The conference stimulated fruitful discussions about the possibilities and problems of periodization. While some presenters advocated a comprehensive analysis of global capitalism in an extension of the world-systems paradigm, others opted for an analysis of specific terms to distinguish political and economic spheres and phenomena. In so doing both perspectives converged, however, in their search for a framework that connects the First World, the Second World, and the Third World empirically and analytically. Such a global perspective reveals, not least, that periodizations of global economic processes should account for the power of actors as much as for the (in-)visibility of crises and ruptures. Whereas the analytical value of the concept “consolidation” was met with skepticism by some participants, there was agreement on the usefulness of giving equivalent attention to rupture and continuity in world-historical enquiries so as to attain a differentiated and comprehensive perspective on the 1970s as much as on the 20th century more generally.

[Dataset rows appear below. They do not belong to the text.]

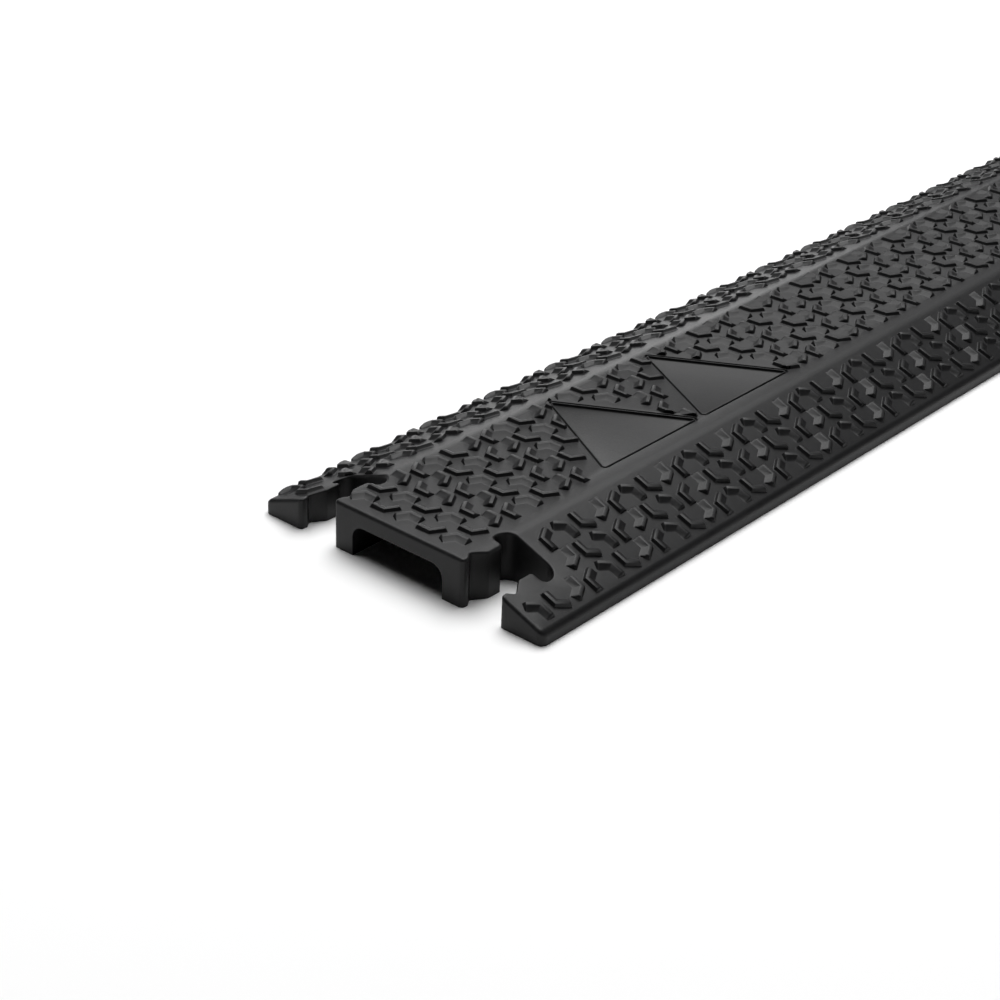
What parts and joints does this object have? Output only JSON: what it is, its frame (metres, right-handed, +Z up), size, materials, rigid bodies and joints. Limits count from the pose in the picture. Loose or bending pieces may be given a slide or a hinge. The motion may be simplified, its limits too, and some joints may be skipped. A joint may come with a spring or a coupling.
{
  "type": "floor cord cover",
  "caption": "Long moulded rubber ramp for a floor, with a flat top, sloping sides, a cable channel open underneath, link slots at one end and link tabs at the other.",
  "frame": {"origin": "middle of the overall width and length, on the floor", "axes": "+Y along the cover, from the end with the slots towards the end with the tabs; +X across it; +Z up"},
  "size_m": [0.13, 1, 0.02],
  "materials": {
    "black_rubber": "satin black moulded rubber, plain between raised tread bars"
  },
  "bodies": {
    "root": {"cord_cover": "black_rubber"}
  },
  "joints": []
}
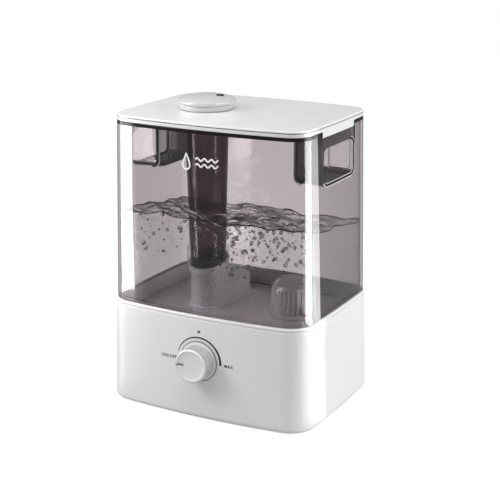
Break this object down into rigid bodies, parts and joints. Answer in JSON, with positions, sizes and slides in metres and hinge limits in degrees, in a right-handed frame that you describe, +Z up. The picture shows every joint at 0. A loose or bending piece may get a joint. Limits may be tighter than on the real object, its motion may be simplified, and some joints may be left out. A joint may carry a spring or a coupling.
{
  "type": "cool mist humidifier",
  "caption": "Box-shaped ultrasonic humidifier: white base with a front dial, smoky lift-off water tank with side finger pockets, flat lid and turning mist nozzle.",
  "frame": {"origin": "on the floor under the middle of the whole machine's box, knob included", "axes": "+Z up; the front with the dial faces -Y; +X to the right of the front"},
  "size_m": [0.2232, 0.1908, 0.3039],
  "materials": {
    "white_plastic": "white ABS, glossy with a faint satin on the lid",
    "smoky_tank": "smoky grey-mauve transparent plastic, polished",
    "dark_smoky_tube": "dark smoky transparent plastic, polished",
    "frosted_plastic": "frosted translucent plastic",
    "black_rubber": "matte",
    "grey_silicone": "satin silicone",
    "steel": "zinc-plated steel",
    "aluminium": "extruded, plain",
    "brass": "bare metal",
    "circuit_board": "green lacquered laminate",
    "black_plastic": "black moulded plastic",
    "light_lens": "smoked clear lens, unlit"
  },
  "bodies": {
    "base": {"base_housing": "white_plastic", "base_deck": "white_plastic", "bottom_cover": "white_plastic", "foot_front_right": "black_rubber", "foot_rear_right": "black_rubber", "foot_rear_left": "black_rubber", "foot_front_left": "black_rubber", "cover_screw_1": "steel", "cover_screw_2": "steel", "cover_screw_3": "steel", "cover_screw_4": "steel", "cover_screw_5": "steel", "cover_screw_6": "steel", "knob_bezel": "white_plastic", "potentiometer": "black_plastic", "power_light": "light_lens", "power_inlet": "black_plastic", "transducer_seal": "black_rubber", "transducer_disc": "brass", "transducer_holder": "aluminium", "transducer_screw_1": "steel", "transducer_screw_2": "steel", "transducer_screw_3": "steel", "float_guide": "white_plastic", "valve_opener_pin": "white_plastic", "fan_frame": "black_plastic", "fan_screw_1": "steel", "fan_screw_2": "steel", "air_duct": "white_plastic", "driver_board": "circuit_board", "board_screw_1": "steel", "board_screw_2": "steel", "heat_sink": "aluminium", "board_capacitor": "black_plastic", "board_coil": "brass"},
    "knob": {"knob": "white_plastic", "dial_shaft": "steel"},
    "float": {"float": "white_plastic"},
    "fan_rotor": {"fan_rotor": "black_plastic"},
    "tank": {"tank_shell": "smoky_tank", "tank_floor": "smoky_tank", "mist_chamber": "frosted_plastic", "tube_seal": "black_rubber", "mist_tube": "dark_smoky_tube", "filter_cap": "frosted_plastic", "valve_housing": "white_plastic", "valve_spring": "steel"},
    "valve_plunger": {"valve_plunger": "white_plastic", "valve_seal": "black_rubber"},
    "lid": {"lid_panel": "white_plastic", "lid_seal": "grey_silicone", "nozzle_collar": "white_plastic"},
    "nozzle": {"mist_nozzle": "white_plastic"}
  },
  "joints": [
    {"name": "tank_lift", "type": "slide", "parent": "base", "child": "tank", "axis": [0, 0, 1], "range_m": [0, 0.06]},
    {"name": "lid_lift", "type": "slide", "parent": "tank", "child": "lid", "axis": [0, 0, 1], "range_m": [0, 0.04]},
    {"name": "nozzle_turn", "type": "hinge", "parent": "lid", "child": "nozzle", "pos_m": [-0.036, 0.0036, 0.297], "axis": [0, 0, 1], "continuous": true},
    {"name": "knob_turn", "type": "hinge", "parent": "base", "child": "knob", "pos_m": [0, -0.0824, 0.061], "axis": [0, 1, 0], "range_deg": [0, 180]},
    {"name": "valve_lift", "type": "slide", "parent": "tank", "child": "valve_plunger", "axis": [0, 0, 1], "range_m": [0, 0.003], "stiffness_N_per_m": 120, "springref_m": -0.006, "deforming": ["valve_spring"]},
    {"name": "float_rise", "type": "slide", "parent": "base", "child": "float", "axis": [0, 0, 1], "range_m": [0, 0.0075]},
    {"name": "fan_spin", "type": "hinge", "parent": "base", "child": "fan_rotor", "pos_m": [-0.036, 0.0556, 0.022], "axis": [0, 0, 1], "continuous": true}
  ]
}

Leo Grob is an assistant at the history department, University of Bern. He is currently working on his PhD thesis, researching labor regimes in the spheres of production and reproduction of the global aluminum industry.
References
Doering-Manteuffel, Anselm, and Lutz Raphael. 2010. Nach dem Boom: Perspektiven auf die Zeitgeschichte seit 1970. 2., rev. ed. Göttingen: Vandenhoeck & Ruprecht.
Harvey, David. 1990. The condition of postmodernity an enquiry into the origins of cultural change. Oxford, MA: Blackwell.
Harvey, David. 2005. A brief history of neoliberalism. Oxford: Oxford University Press.
Rodgers, Daniel T. 2011. Age of fracture. Cambridge, MA: Belknap.